Self-deprecating humor aside, Lawlor (8-5, 1 no-contest) comes from the school of thought that even if he wins, there are few things worse than a boring fight. But there's probably not a lot worse than a boring fight that you think you won, and having it go down as a loss. Lawlor hasn't even watched the fight back. When it comes to the decision, he's more relying on what people have told him, and the fact that when it was over, in no way did he feel like he was just in a fight. He called the fight boring and said only one person came to fight.

"That's what bothers me," said Lawlor. "I'd have been happier being choked out in two-and-a-half minutes like with Chris Weidman than with this loss."

"My forearms are really swollen, really sore, I was thinking I might have to retire and join Kyle Kingsbury in becoming a fireman due to all the damage from the four body kicks I blocked from Carmont," he joked about the punishment in the fight.

"I guess they feel stifling someone and defending means more than attempting submissions, trying to push the pace and trying to get him down. I don't want to say anything. I read a report that all three judges were American, so I don't think you can call it a hometown decision. It's hard to say why I lost. Maybe they bought into the Francis Carmont hype."

The reaction of the crowd told a story. When Carmont, who is from Montreal, was announced as the winner, the local fans booed the decision.

"I looked at some of the media reporters play-by-play, and what actually happened during the fight," he said. "Most of the media outlets had me winning. The crowd seemed to be in my favor, which was surprising to me."

With his mediocre record in the cage, Lawlor has made a name for himself with his other antics during fight week. But while he or partner in crime Seth Petruzelli, a former UFC fighter, may bat around ideas, the decisions on what to do aren't made until they get into town. He was in Montreal looking for the right outfit for his nerd gimmick on Saturday night. And his weigh-in gimmick, a spoof on a pro wrestling incident from 1993, was something he talked about for some time, but was dependent upon his finding a storm trooper helmet and mask in Montreal.

"I wanted to do the Team America theme (for his walkout music), but that got shot down," he said about his fight ring entrance. "I thought about coming out to Weird Al's 'Canadian Idiot', but I didn't want to offend every Canadian in the crowd. I let Seth Petruzelli take over. I guess there are some cool fashionable shops in Montreal and they had nerdy looking clothes. We said we should do that song and come out like nerds."
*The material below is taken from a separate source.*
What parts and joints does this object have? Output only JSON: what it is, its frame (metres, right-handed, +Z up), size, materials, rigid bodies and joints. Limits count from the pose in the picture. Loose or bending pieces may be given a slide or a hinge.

The most talked about of his skits was at weigh-ins, when he tripped and fell down coming out of the curtain, as a spoof of the debut of the character The Shock Master in World Championship Wrestling in 1993. He suggested the idea to UFC matchmaker Joe Silva, who was a big wrestling fan growing up, at the weigh-ins for his May 15 fight with Jason MacDonald.

The Shock Master was Fred Ottman, a 6-foot-6, 375-pounder, who was debuting and scheduled to be introduced on a live prime time television special designed to make him a fearsome good-guy monster headliner. He was to become a mystery partner in a big match for Sting, a top star of the era. The idea was he would be introduced as a powerhouse by breaking through a stage wall. But instead, he tripped, fell through the wall with his helmet flying off.The main event push was dead on arrival, but it became a legendary screw up in that industry.

"When Joe Silva knew who The Shock Master was and remembered it, I had to do it," he said.

"I was paying homage to a guy who would be most popularly known as Tugboat from the old WWF," Lawlor said about his memory of the incident from when he was ten years old. "But he was immortalized as The Shock Master from the early WCW days, before WCW was really popular. They hyped this guy coming out as The Shock Master. I think it was a great gimmick. Let's throw a fat guy in a storm trooper helmet and bedazzle it, and have him come out with a crappy cape on. He was fortunate enough to trip over a 2x4 or something, and he provided us with one of the best moments in not just sports entertainment history, but entertainment history."

It was an obscure references that almost nobody in the crowd understood, but of course it exploded in the twitter world instantly from those who did. Most fans actually thought he had tripped coming out, as opposed to taking the pratfall on purpose.

"No one knew," he said, even though Joe Rogan set the skit up by saying that Lawlor was going to shock the world. "Honestly, if my corner men weren't my friends and I hadn't forced them to watch the video 100 times, they would have had no clue. Mark Hominick told me he looked it up afterwards and thought it was great. Very few people knew."

Of course the problem is that such antics are now expected from him at every show, meaning he not only has to come to every show ready to fight, but filled with ideas.

"Yeah, there's a catch-22," he said. "It's tough coming up with my ideas and trying to top it. I'm done trying to top the Dan Severn impersonation. That seems to be the most popular one. This one almost didn't come to fruition because I was afraid I wasn't going to find a storm trooper mask in Montreal."